Mr. Hitchcock's "ten-minute take" is easily explained and understood. A ten-minute-long sequence of film, instead of being made up of many tiny scenes, is filmed at one swoop. So were the sequences in the earliest films, when the camera was plonked down in front of a stage and ground steadily away, for the whole length of the film, at the stage-bound actors. Here, though, the camera and its attendant microphone are allowed to be almost infinitely mobile ; the " wild " walls and furniture of the set—pieces, that is, that can be moved at will—glide noiselessly out of the camera's way as it follows the actors' movement or films them from fresh angles, and then glide back again to meet the camera's eye as it returns.
It was claimed for this new technique that it would make for a
new smoothness and speed in the finished film, and a deepened sense of actuality. But it turns its back on Griffith's discovery, developed by Eisenstein and Pudovkin, that the breaking-up of a sequence into short takes, and their subsequent assembling—the cutting and editing of a film—can be the master creative act in its making. Mr. Hitchcock is a director of great talent, but he would seem here to have been attracted more by the technical interest of the new method, and its challenge to his ingenuity, than by the creative opportunities it offered. They are disappointed who had hoped that Rope would have something new to show for its experimental step backwards—and for the new demands made by the ten-minute take on actors an* studio craftsmen.
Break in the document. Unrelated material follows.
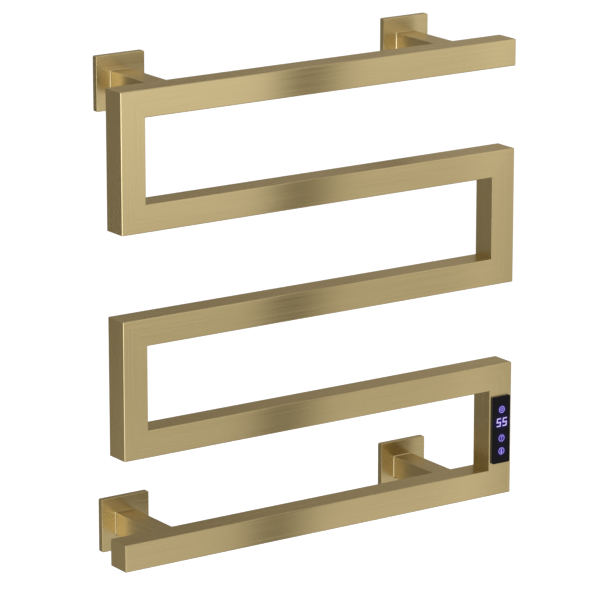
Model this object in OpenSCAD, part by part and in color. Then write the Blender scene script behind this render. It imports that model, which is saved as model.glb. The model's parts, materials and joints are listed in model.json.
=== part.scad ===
// Wall-hung electric towel warmer: one run of square tube folded into an S of five bars,
// held off the wall by four square standoffs, with a touch panel in the lower right upright.
// Millimetres. Origin on the wall plane at the centre of the four fixings.
// +X to the right, +Y into the wall, +Z up. The bars face -Y.

/* [Rack] */
// Overall width across the bars
rack_w = 510; // [400:10:800]
// Clear opening between one bar and the next
bar_gap = 92.5; // [88:0.5:150]
// Outside width of the square tube
tube_w = 30; // [28:1:40]
// Wall thickness of the square tube
tube_wall = 1.5; // [1:0.1:2]
// Outside corner radius of the square tube
tube_r = 1.5; // [0.5:0.1:2.4]
// Thickness of the plates that close the two free bar ends
cap_t = 1.5; // [1:0.1:3]
// Depth that an end plate's spigot reaches into the bar
cap_spigot = 6; // [3:0.5:12]

/* [Wall mounting] */
// Distance from the wall to the front of the bars
wall_reach = 118; // [100:1:160]
// Distance from the side of the rack to the centre of each standoff
standoff_inset = 69; // [60:1:150]
// Outside width of a standoff
standoff_w = 25; // [22:0.5:26]
// Wall thickness of a standoff
standoff_wall = 1.5; // [1:0.1:2]
// Outside corner radius of a standoff
standoff_r = 1; // [0.5:0.1:2]
// Side of the square cover plates
cover_w = 60; // [56:1:80]
// How far a cover plate stands off the wall
cover_depth = 7; // [6.5:0.5:12]
// Sheet thickness of a cover plate
cover_sheet = 1.2; // [0.8:0.1:1.5]
// Corner radius of a cover plate
cover_r = 1.5; // [1:0.1:4]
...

It seems doubtful—though figures not yet published could prove me wrong—whether the ten-minute take can make for cheaper
films ; against the shorter time spent on actual shooting has to be set the increased cost of " wild " sets and the greater time spent by the actors in rehearsal. The independent-frame system, on the other hand, has already been proved to be much cheaper than the costly confusion in which most British and American films are made at present. Warning to Wantons is said to have taken half the time, half the studio space, and cost less than half the money—to have been made in six weeks instead of twelve, and for £toopoo instead of some £2.5o,00o—that it would have taken without the independent frame. Independent frame is a system by which the background setting—the "frame "—of a film is divorced from the work of the actors and prefabricated, so that the players come under contract only when the film has been partly made, and when the director can concentrate entirely on their acting because he has already satisfied himself as to the setting. This new system requires inten- sive preliminary work on a pictorial script—an unanimated cartoon, as it were—as well as the marshalling beforehand of every technical device known to the cinema. The ultimate phase of production— when the actors take their place in the independent frame— requires a much greater, and a much more skilful, use of back- projection than we have been accustomed to.
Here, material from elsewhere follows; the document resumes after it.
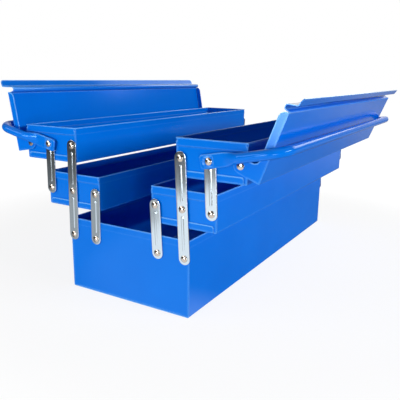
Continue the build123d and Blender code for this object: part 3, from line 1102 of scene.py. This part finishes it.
class ToolBoxPaint(bpy.types.PropertyGroup):
    """Powder coat of the sheet and the handles"""

    colour: colour_property("Colour", "Full film", "007AEC")
    thin: colour_property("Thin Film", "Where the film is thinner", "0072E2")
    # Painted highlight: the pale colour laid along outer edges
    painted_edge_highlight: colour_property("Edge Highlight", "Along outer edges", "7CC4FF")
    # Painted shade: the dark colour laid in inner corners
    crease_shade: colour_property("Crease", "In inner corners", "00206E")
    sheen: colour_property("Sheen", "Tint of the film's reflections", "A0D0FF")
    roughness: share_property("Roughness", "Of the film", 0.14)
    peel_strength: share_property("Peel Strength", "How strongly the swells show", 0.25)
    peel_size: length_property("Peel Size", "Width of an orange-peel swell", 3.0 * MM)
    peel_height: length_property("Peel Height", "Height of a swell", 0.05 * MM)
    # Reaches of the painted edge highlight and of the painted crease shade
    highlight_reach: length_property("Bead Width", "Reach of the paler edge", 3.0 * MM)
    crease_reach: length_property("Crease Reach", "Reach of the dark crease", 2.0 * MM)
    film_patch: length_property("Film Patch", "Width of a patch of even film", 60.0 * MM)


class ToolBoxPlating(bpy.types.PropertyGroup):
    """Zinc plate of the links and nickel plate of the rivets"""

    colour: colour_property("Zinc", "Plate of the links", "D2E0EA")
    nickel: colour_property("Nickel", "Plate of the rivets", "DDD3C9")
    nickel_dull: colour_property("Dull Nickel", "Duller spots of the rivets", "B9ADA2")
    roughness: share_property("Roughness", "Of the zinc", 0.12)
    rivet_roughness: share_property("Rivet Roughness", "Of the nickel", 0.12)
    line_stretch: share_property("Line Stretch", "Width of a line over its length", 0.04)
    line_width: length_property("Line Width", "Spacing of the rolling lines", 0.8 * MM)
    mark_size: length_property("Mark Size", "Width of a tool mark", 0.6 * MM)


class ToolBoxStage(bpy.types.PropertyGroup):
    """Floor, lamps and camera"""

    focal: bpy.props.FloatProperty(
        name="Focal Length", description="Of the lens", default=44.81, min=1, unit="CAMERA"
    )
    key_power: power_property("Key Box", "Small low box towards the near front corner", 1.8)
    left_power: power_property("Left Box", "Low soft box beyond the near end", 8.2)
    front_power: power_property("Front Box", "Wide low soft box far in front", 52.0)
    right_rim_power: power_property(
        "Right Rim Box", "Beyond the far end, mirrored in the long rims", 10.0
    )
    left_rim_power: power_property(
        "Left Rim Box", "Behind the near end, mirrored in the rims of the ends", 4.0
    )
    table_glow: share_property("Table Glow", "Light that the lit table sends up", 0.42)
    sky: share_property("Sky", "Light from all round", 0.03)


# Operators


class TOOLBOX_OT_finishes(bpy.types.Operator):
    """Make the finishes and give each CAD node its own"""

    bl_idname = "toolbox.finishes"
    bl_label = "Finishes"

    def execute(self, context):
        """Paint goes on the sheet and handles, plate on the links and rivets."""
        paint = powder_coat(context.scene.toolbox_paint)
        plate = bright_zinc(context.scene.toolbox_plating)
        nickel = warm_nickel(context.scene.toolbox_plating)
        for name, node in frame["nodes"].items():
            coat, slot = paint, PAINT_SLOT
            if "link" in name:
                coat, slot = plate, PLATE_SLOT
            if "rivets" in name:
                coat, slot = nickel, PLATE_SLOT
            node.data.materials.clear()
            node.data.materials.append(coat)
        return {"FINISHED"}


class TOOLBOX_OT_edges(bpy.types.Operator):
    """Round the sheared edges of the sheet so that they catch the light"""

    bl_idname = "toolbox.edges"
    bl_label = "Sheet Edges"

    def execute(self, context):
        """Join the loose facets, then round each sharp edge over nearly half the sheet."""
        for name in nodes_named("box_body", "box_end", "tray", "lid"):
            if "rivets" in name:
                continue
            node = frame["nodes"][name]
            weld = node.modifiers.new("Weld", "WELD")
            weld.merge_threshold = SHEET_WELD
            bevel = node.modifiers.new("Edge", "BEVEL")
            bevel.width = context.scene.toolbox_sizes.sheet_edge
            bevel.segments = 2
            bevel.limit_method = "ANGLE"
            bevel.angle_limit = radians(SHARP_SHEET)
            bevel.harden_normals = True
        return {"FINISHED"}


class TOOLBOX_OT_links(bpy.types.Operator):
    """Press the twelve links with their ribs"""

    bl_idname = "toolbox.links"
    bl_label = "Links"

    def execute(self, context):
        """Each new link stands for a CAD link."""
        plate = material_named("bright_zinc_plate")
        for node in nodes_named("link"):
            place_link(node, context.scene.toolbox_sizes, plate)
        return {"FINISHED"}


class TOOLBOX_OT_rivets(bpy.types.Operator):
    """Turn the rivets with their domed heads"""

    bl_idname = "toolbox.rivets"
    bl_label = "Rivets"

    def execute(self, context):
        """Each group of new rivets stands for a CAD group."""
        nickel = material_named("warm_nickel_plate")
        sizes = context.scene.toolbox_sizes
        seat, grip = LINK_FACE, LINK_FACE + LINK_SHEET
        crown = grip + END_PLAY + sizes.head_height
        ends = {node: link_ends(node) for node in nodes_named("link_left")}
        box = []
        for side in SIDES:
            for kind in ("long", "lower"):
                box.append((ends[f"{side}_{kind}_link_left"][0], BOX_FACE, seat, grip, crown))
        place_rivets("box_rivets", box, nickel)
        for side in SIDES:
            long_low, long_high = ends[f"{side}_long_link_left"]
            lower_high = ends[f"{side}_lower_link_left"][1]
            upper_low, upper_high = ends[f"{side}_upper_link_left"]
            middle = [(long_low + long_high) / 2, lower_high, upper_low]
            rows = [(place, TRAY_FACE, seat, grip, crown) for place in middle]
            place_rivets(f"{side}_middle_rivets", rows, nickel)
            handle_grip = FLAT_MIDDLE + FLAT_THICKNESS / 2 - sizes.press_depth
            handle_crown = handle_grip + END_PLAY + sizes.head_height
            spacer = (grip + END_PLAY, FLAT_MIDDLE - FLAT_THICKNESS / 2 - END_PLAY)
            rows = [
                (long_high, TRAY_FACE, seat, grip, crown),
                (upper_high, TRAY_FACE, seat, handle_grip, handle_crown, *spacer),
            ]
            place_rivets(f"{side}_top_rivets", rows, nickel)
            cheek_grip = CHEEK_FACE + PANEL_SHEET
            cheek_crown = cheek_grip + END_PLAY + sizes.lid_head_height
            hinge = joint_at(f"{side}_lid_hinge")
            rows = [(hinge, TRAY_FACE, CHEEK_FACE, cheek_grip, cheek_crown)]
            place_rivets(f"{side}_lid_rivets", rows, nickel)
        return {"FINISHED"}


class TOOLBOX_OT_handles(bpy.types.Operator):
    """Bend the two handles and flatten their ends"""

    bl_idname = "toolbox.handles"
    bl_label = "Handles"

    def execute(self, context):
        """Each new handle stands for a CAD handle."""
        for side in SIDES:
            place_handle(side, context.scene.toolbox_sizes, material_named("blue_powder_coat"))
        return {"FINISHED"}


class TOOLBOX_OT_stage(bpy.types.Operator):
    """Build the floor, the lamps, the sky and the camera"""

    bl_idname = "toolbox.stage"
    bl_label = "Stage"

    def execute(self, context):
        """Stand the box on a pale floor in soft light, seen as in the photograph."""
        settings = context.scene.toolbox_stage
        build_floor(settings.table_glow)
        build_sky(settings.sky)
        for name, (*shape, power) in LAMPS.items():
            area_lamp(name, *shape, getattr(settings, power))
        build_camera(settings.focal)
        context.scene.view_settings.view_transform = "Standard"
        return {"FINISHED"}


# Panel and registration


class TOOLBOX_PT_sidebar(bpy.types.Panel):
    """Steps that dress the tool box"""

    bl_label = "Tool Box"
    bl_idname = "TOOLBOX_PT_sidebar"
    bl_space_type = "VIEW_3D"
    bl_region_type = "UI"
    bl_category = "Tool Box"

    def draw(self, context):
        """List the steps in the order they run."""
        for step in STEPS:
            self.layout.operator(step.bl_idname)


GROUPS = {
    "toolbox_sizes": ToolBoxSizes,
    "toolbox_paint": ToolBoxPaint,
    "toolbox_plating": ToolBoxPlating,
    "toolbox_stage": ToolBoxStage,
}
STEPS = (
    TOOLBOX_OT_finishes,
    TOOLBOX_OT_edges,
    TOOLBOX_OT_links,
    TOOLBOX_OT_rivets,
    TOOLBOX_OT_handles,
    TOOLBOX_OT_stage,
)


def register():
    """Add the classes and hang the settings on the scene."""
    for group in (*GROUPS.values(), *STEPS, TOOLBOX_PT_sidebar):
        bpy.utils.register_class(group)
    for name, group in GROUPS.items():
        setattr(bpy.types.Scene, name, bpy.props.PointerProperty(type=group))


def unregister():
    """Take away what register added."""
    for name in GROUPS:
        delattr(bpy.types.Scene, name)
    for group in reversed((*GROUPS.values(), *STEPS, TOOLBOX_PT_sidebar)):
        bpy.utils.unregister_class(group)


def main():
    """Dress the box step by step."""
    register()
    bpy.ops.toolbox.finishes()
    bpy.ops.toolbox.edges()
    bpy.ops.toolbox.links()
    bpy.ops.toolbox.rivets()
    bpy.ops.toolbox.handles()
    bpy.ops.toolbox.stage()


if __name__ == "__main__":
    main()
"Special effects," under the new system, become the ordinary tools of prefabrication. Trickery and make-believe? Of course ; but films are make-believe, and the film has sometimes been at its imaginative best when the resources of the medium have been most fully exploited. There seems no doubt that the new system can bring the cost of films down by half—eventually by much more. Mr. David Rawnsley, its originator, sees the possibility of making films for about L25,000 apiece as against the present typical figure, for a British film, of £200,000. And this fact in itself means liberation to the art of the cinema. Under the present system of production, or lack of system, it is virtually impossible to make a film in this country that can recover the cost of its making without a nation-wide showing and a nation-wide acceptance—to make a film, in other words, than can afford not to appeal to the lowest common denominator of taste. If films can be made more cheaply they can be made for specialised audiences ; we can have "Third Programme" films. What is more, the independent frame can be used for versions of the same film in different languages ; first British players, then French, then Italian, can take their place in the frame, each with their own directors. The frame, in fact, can be made wherever it is cheapest, or easiest, or most suitable.
Mr. David Rawnsley, who has been Mr. Rank's adviser on research and development, has associated with him Dr. Richard Massingham, who, as an amateur and as a professional, has made some highly original and imaginative films, and Mr. Maurice Gorham, once of the B.B.C.'s television service. Mr. Gorham, in the trade Press, has been explaining how television can be used to carry the independent-frame sYstem to its logical conclusion. In this new method of film-production television cameras take the place of the motion-picture camera. The picture image is transmitted first to a control booth, where the director cuts and edits the film, as it is being made, before it passes to the laboratories to be recorded, in the ordinary way, on celluloid. By this means the director, instead of making his film in snippets, and losing control of it in the post- production phase of cutting and editing, is in control of it throughout ; it is, inrfact, cut and edited largely at the moment of its making.
There will, no doubt, be technical difficulties and artistic fumblings before the new system or combination of systems—ten-minute takes, independent frames, and direction by television—becomes fully absorbed into the tradition of film-production. But it seems certain that the cinema has reached as important a stage in its development as when sound-on-film arrived for good twenty years ago. And it seems certain, too, that this projected correlation of the techniques of film- and television-production is going to be of greater im- portance in the long run than any short-term commercial rivalry between television and the cinema.
It looks, in any case, as though this rivalry—the period of cold war during which British films, but not American, have been tele- vised in America; foreign films, but not British, in Britain—is coming
to an end. A new "agreement in principle" between the B.B.C. and the film interests will, if implemented, enable the B.B.C. to televise major British films and the cinsmas to show Alexandra Palace productions on their big screens—when, that is, big-screen television is beyond its present advanced experimental stage.
Once it is perfected, the bigger London cinemas may show, apart from the B.B.C. productions available to everyone, dramas enacted at their own nearby studios, " piped " to the screen by co-axial cable, a highly complicated, and expensive, form of land-line. Provincial cinemas will have to wait until a " scrambled " form of television can be devised to check piracy by private viewers ; a nation-wide network of co-axial cables, at £73 a mile, is out of the question.
It will be a long time, though, before television—as distinct from the film proper which has made use of television techniques in its making—provides more than a small part of a cinema's programme. We shall be broken in to the new kind of programme by means of immediate "live " newsreels. Television has some way to go yet, as a scientific device and as an art, before it takes over the "big picture."